In this experiment, kids will learn how to make glue from milk. 

All you need for this experiment are:

  • A tall glass
  • Non-fat milk
  • White vinegar
  • Paper towels

How to do it?

In the glass, add seven tablespoons of non-fat milk (the less fat the milk has, the better the experiment). Add one tablespoon of white vinegar to the mixture and allow the reaction to happen. You will see solids start to form. As the solids reach the bottom of the glass, use the paper towels to remove excess liquid. 

  1. Create a light prism

Teach your kids the colors of lights with this fun and easy experiment.

The human eye sees the light as white. However, the light includes seven colors: red, orange, yellow, green, blue, indigo, and violet. With a prism, you can bend the light and see the spectrum of colors. 

For this experiment, you need:

  • A chair
  • A glass
  • Watter
  • Flashlight
  • Two sheets of white paper

How to do it?

Fill the glass with water a little over half and place it at the edge of the chair. Almost half of the bottom of the glass needs to face the ground. You may need to hold the glass.

On the ground, place the white papers. Now, point the flashlight to the glass, looking down on the paper. You need to hold it near water while the flashlight is near the outside of the glass. On the white paper, you will start seeing patterns of rainbows. 

  1. Mushroom spore art

If you have a kid that loves art, this science experiment will spark curiosity. 

Use mushrooms to teach your kids the beautiful patterns that occur in nature. The mushroom spores that carry mushroom seeds are blown away by the wind. But in this experiment, you will prevent that, leaving the spores to create a beautiful print. 
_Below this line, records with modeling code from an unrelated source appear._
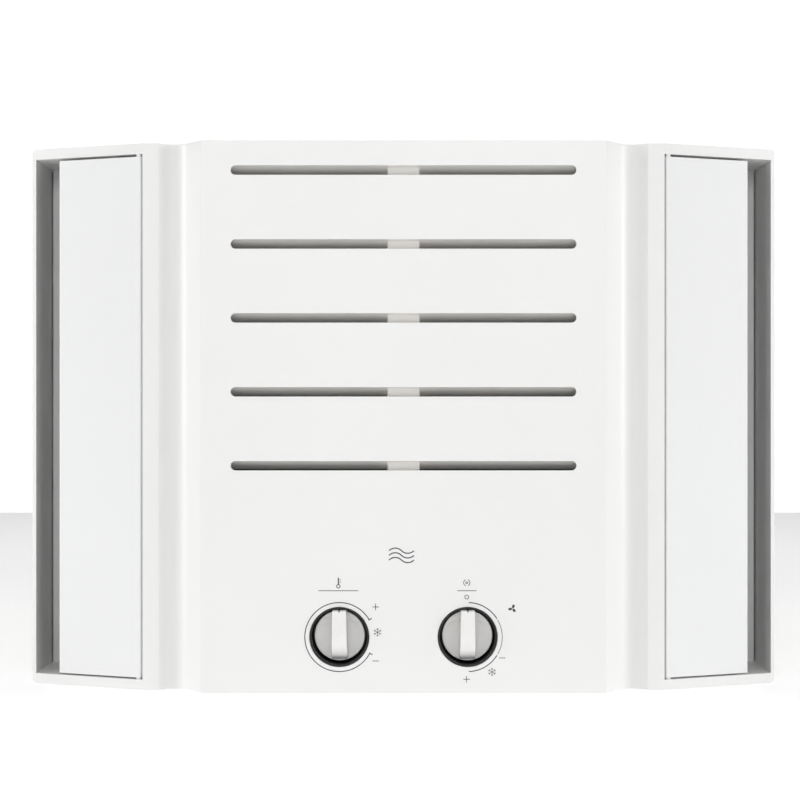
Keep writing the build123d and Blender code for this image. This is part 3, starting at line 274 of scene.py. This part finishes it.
def pull(bm, edges, move):
    """Extrudes a closed line of edges, each new point placed by move. Returns the new line."""
    grown = bmesh.ops.extrude_edge_only(bm, edges=edges)["geom"]
    for vert in picked(grown, bmesh.types.BMVert):
        vert.co = move(vert.co)
    fresh = set(picked(grown, bmesh.types.BMVert))
    return [e for e in picked(grown, bmesh.types.BMEdge) if e.verts[0] in fresh and e.verts[1] in fresh]


def turned(bm, profile, x, z, steps, closed=True):
    """Shape turned about an axis along Y at x, z from a profile of (radius, depth) points."""
    verts = [bm.verts.new((x + r, FACE + d, z)) for r, d in profile]
    pairs = zip(verts, verts[1:] + verts[:1]) if closed else zip(verts, verts[1:])
    edges = [bm.edges.new(pair) for pair in pairs]
    bmesh.ops.spin(bm, geom=verts + edges, cent=(x, 0, z), axis=(0, 1, 0), dvec=(0, 0, 0),
                   angle=2 * math.pi, steps=steps, use_merge=True, use_duplicate=False)
    bmesh.ops.remove_doubles(bm, verts=bm.verts[:], dist=0.0005)


def stadium(half, x, z, radius, depth, steps):
    """Points of a slot with round ends; half is the distance of the ends' middles from its own."""
    points = []
    for side in (1, -1):
        for i in range(steps + 1):
            turn = math.pi * (i / steps - 0.5) + (0 if side > 0 else math.pi)
            across, up = radius * math.cos(turn), radius * math.sin(turn)
            points.append((x + side * half + across, FACE + depth, z + up))
    return points


def mirrored(bm):
    """Adds the left-hand twin of everything."""
    bmesh.ops.mirror(bm, geom=bm.verts[:] + bm.edges[:] + bm.faces[:], axis="X", merge_dist=0.0)


def piece(name, bm, material, body, slot, *stands_for):
    """Closes a mesh as a finished piece that rides on body and stands for CAD nodes."""
    bmesh.ops.recalc_face_normals(bm, faces=bm.faces[:])
    bmesh.ops.scale(bm, vec=(MM, MM, MM), verts=bm.verts[:])
    mesh = bpy.data.meshes.new(name)
    bm.to_mesh(mesh)
    bm.free()
    mesh.materials.append(material)
    mesh.shade_smooth()
    mesh.set_sharp_from_angle(angle=math.radians(35))
    made = bpy.data.objects.new(name, mesh)
    bpy.context.scene.collection.objects.link(made)
    weighted = made.modifiers.new("flat faces stay flat", "WEIGHTED_NORMAL")
    weighted.keep_sharp = True
    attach(made, body)
    if stands_for:
        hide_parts(*stands_for)
    return made


# ---------------------------------------------------------------- front panel

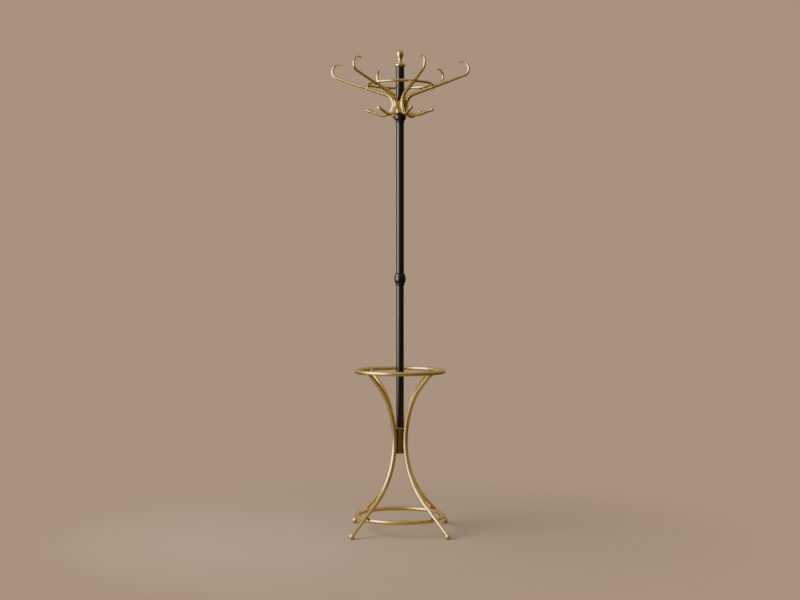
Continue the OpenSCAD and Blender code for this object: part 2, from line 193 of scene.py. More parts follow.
def shadeDarkBrassMaterial():
    material, tree, surface = newMaterial("paintedShadeBrass", 1.0)
    point = objectPoint(tree)
    mill = noise(tree, stretched(tree, point, (2600, 2600, 22)), 1.0, 4.0)
    cloud = noise(tree, point, 46.0, 5.0, 0.65)
    clouded = remap(tree, cloud, 0.35, 0.68, 0.0, 1.0)
    colour = mixColour(tree, clouded, blockTones["flat"], blockTones["clouded"])
    # painted shade: the block is darkened in the corners beside the legs, where the legs shade it
    folded = addNode(tree, "VectorMath", operation="ABSOLUTE")
    tree.links.new(point, folded.inputs[0])
    flat = stretched(tree, folded.outputs["Vector"], (1, 1, 0))
    away = addNode(tree, "VectorMath", operation="DISTANCE")
    away.inputs[1].default_value = blockTones["corner"]
    tree.links.new(flat, away.inputs[0])
    legShadeMask = remap(tree, away.outputs["Value"], blockTones["shadeFrom"], blockTones["shadeTo"], 1.0, 0.0)
    colour = mixColour(tree, legShadeMask, colour, blockTones["paintedShade"])
    tree.links.new(colour, surface.inputs["Base Color"])
    rough = remap(tree, cloud, 0.3, 0.7, 0.3, 0.46)
    rough = combine(tree, "ADD", rough, combine(tree, "MULTIPLY", mill, 0.1))
    tree.links.new(rough, surface.inputs["Roughness"])
    tree.links.new(bump(tree, mill, 0.35, 0.00005), surface.inputs["Normal"])
    return material


lacquerTones = {
    "deep": (0.0028, 0.003, 0.0022),
    "faded": (0.006, 0.0062, 0.0048),
    "dust": (0.06, 0.056, 0.05),
    "dustShare": 0.2,
    "spread": 0.05, "scuffs": 0.05,   # how far the roughness varies
    "shine": 0.45,
}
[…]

For this experiment, you need:

  • Fresh mushrooms
  • Knife
  • Bowl
  • Dark-colored cardstock
  • Hairspray

How to do it?

Carefully cut the mushroom stem without damaging the mushroom’s structure. In the dark-colored cardstock, gently place the mushrooms upside down. On top of the mushrooms, place the bowl. The bowl will prevent the wind from blowing away the spores.

Leave it overnight, and then with care, remove the mushrooms from the cardstock. The pattern that emerges is the spores that fell. Spray it with hairspray to make the artwork last longer. 

  1. Create a wormery

If you have a child who is curious about nature, this experiment will keep them engaged during this summer.

Worms help the ground stay fertile. They do so by tunneling through the soil and breaking down the nutrients in the soil. So tiny but powerful for the ecosystem.

In this experiment, you need:

  • five worms (more or less)
  • 2L empty plastic bottle 
  • Scissors
  • Water
  • Leaves
  • Garden soil, soft soil, compost, and sand 
  • Cardboard

How to do it?

Get the worms from a bait shop or dig them in your garden. Use the scissors to cut the top (the neck part) of the soda bottle. Fill the bottle with layers of different soils. The experiment works better if you include as many soils as you can find. Use water to get the soil moist, not wet. On the top, place the leaves and then worms. Cover the wormery with cardboard.

In the days that follow, let the kids monitor the worms tunneling the bottle. Journal their progress and see how fast they mix the layers of soil. When done with the experiment, discard the worms in a soil area.


Get your children entertained this summer by engaging them with science. They will learn new things all while having fun with these safe, easy-to-make activities.